O orgasmo se aproxima pulsante, embalando respirações e pensamentos; um delicioso estremecer no corpo o precede. E assim o mundo apaga-se, as luzes da cidade se apagam, a imensidão infinda do céu, as dúvidas e imponderações da vida, a própria vida, a opinião pública, Jô galante, os pastores fervorosos, os entrevistadores e entrevistados, as músicas na MTV indecisa, as questões filosóficas, existenciais, epistemológicas, ontológicas, tudo se dissipa na hora culminante, numa vertigem inexorável. A cabeça, então, gira, a visão escurece, o corpo prostra-se: e eu gozo tudo na minha mão. O esperma viscoso escorre lentamente e se dissipa, entre os dedos, entre as virilhas, assim como o fazem, lá no céu, as nuvens roseapúmbleas dessa madrugada translúcida, fria e silenciosa. Extenuado, fico a cingir o falo, escorregadio, pegajoso, enquanto me recupero. Nem sempre. Não estava a fim.
Um comentário:
Merda, a TV nunca está sintonizada em meus desejos também.
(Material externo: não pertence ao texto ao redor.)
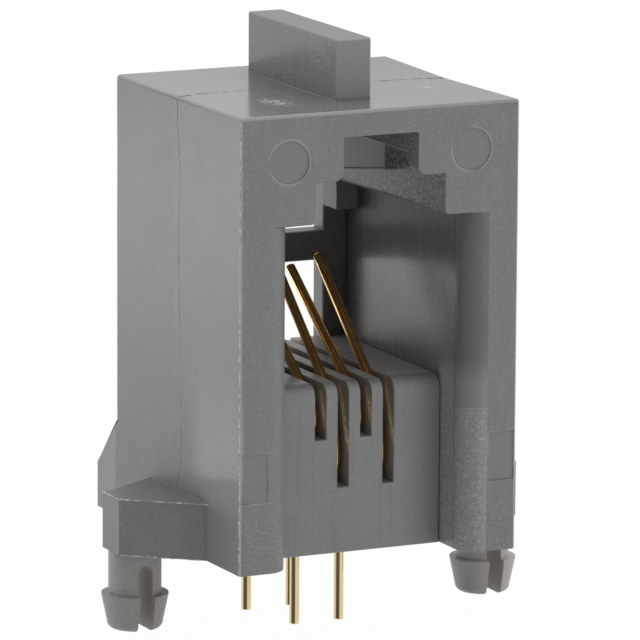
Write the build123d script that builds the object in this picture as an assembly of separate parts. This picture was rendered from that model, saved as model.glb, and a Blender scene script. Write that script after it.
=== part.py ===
import os
from math import radians, tan

from build123d import *

# Modular jack with four contacts, for soldering to a circuit board.
# Frame: +Z up from the board, which lies at z = 0. The plug goes in towards +Y through the front.
# Origin: on the board, midway between the two snap pegs. Millimetres.

# Body. Its front and rear faces are full size, and it narrows to a waist at the mould line, y = 0.
body_width = 12.42
front_depth = 6.35
rear_depth = 5.95
waist_inset = 0.08
corner_radius = 0.15
front_edge_radius = 0.12
rear_edge_radius = 0.2

# Plug port, open at the front and below. Its ceiling falls a little towards the rear.
port_width = 7.8
port_height = 14.13
ceiling_fall = 0.26
entry_radius = 0.96
rear_wall = 0.95

# Latch way over the port: a channel for the latch, and a narrower slot above it in the front face.
# Each rise is measured up from the port's ceiling at the front.
channel_width = 5.76
channel_rise = 1.69
channel_rear_rise = 0.92
channel_edge_radius = 0.2
slot_width = 3.32
slot_rise = 3.45
roof_thickness = 1.07
catch_thickness = 0.9
catch_chamfer = 0.25
pocket_depth = 5.6
pocket_side_rise = 2.02
pocket_inner_rise = 2.5

# Stops in the two rear top corners of the port, which the nose of the plug meets
stop_depth = 1.25
stop_drop = 1.48

# Rear window, as wide as the channel, with a crossbar
window_edge_radius = 0.12
bar_bottom = 10.33
bar_top = 11.6

# Tab standing on the top
tab_thickness = 1.55
tab_height = 2.46
tab_setback = 2.6
tab_length = 8.45
tab_edge_radius = 0.08

# Feet that carry the side walls on behind the rear face
foot_reach = 1.86
foot_top = 3.9
foot_nose = 1.93

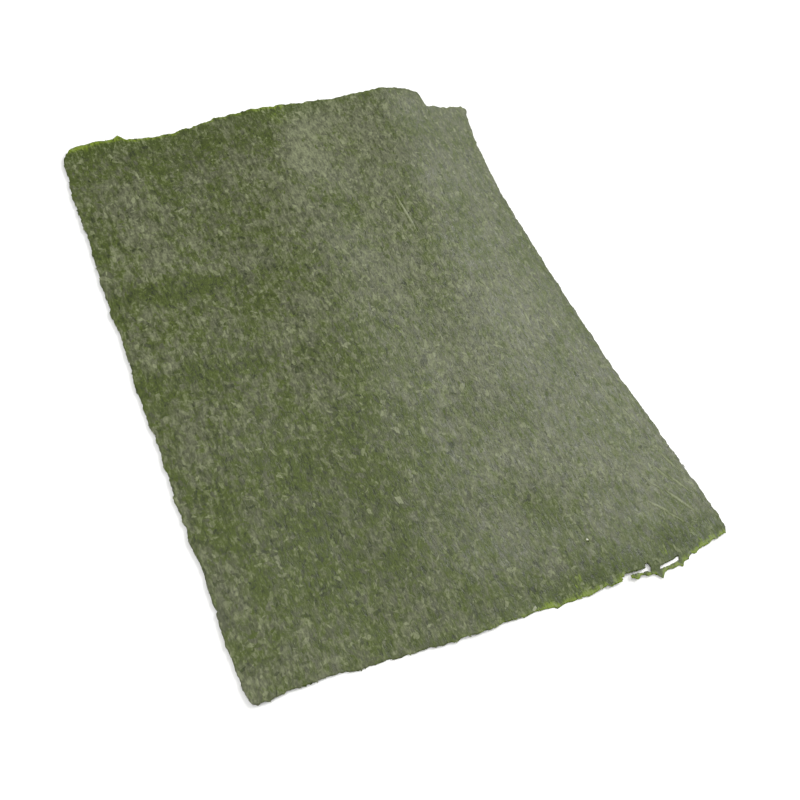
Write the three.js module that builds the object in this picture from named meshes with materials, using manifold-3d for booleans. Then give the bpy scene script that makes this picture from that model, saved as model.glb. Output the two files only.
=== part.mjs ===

Adorei! O teu texto é uma declaração de amor à vida. De alguma forma acho que também sinto esse vórtice mental, fruto dessas dicotomias e contradições que nós humanos temos que enfrentar.
Abraços!
PS: O último parágrafo é especialmente poético, gostei da estrutura do texto, muito bem escrito, entusiasmante.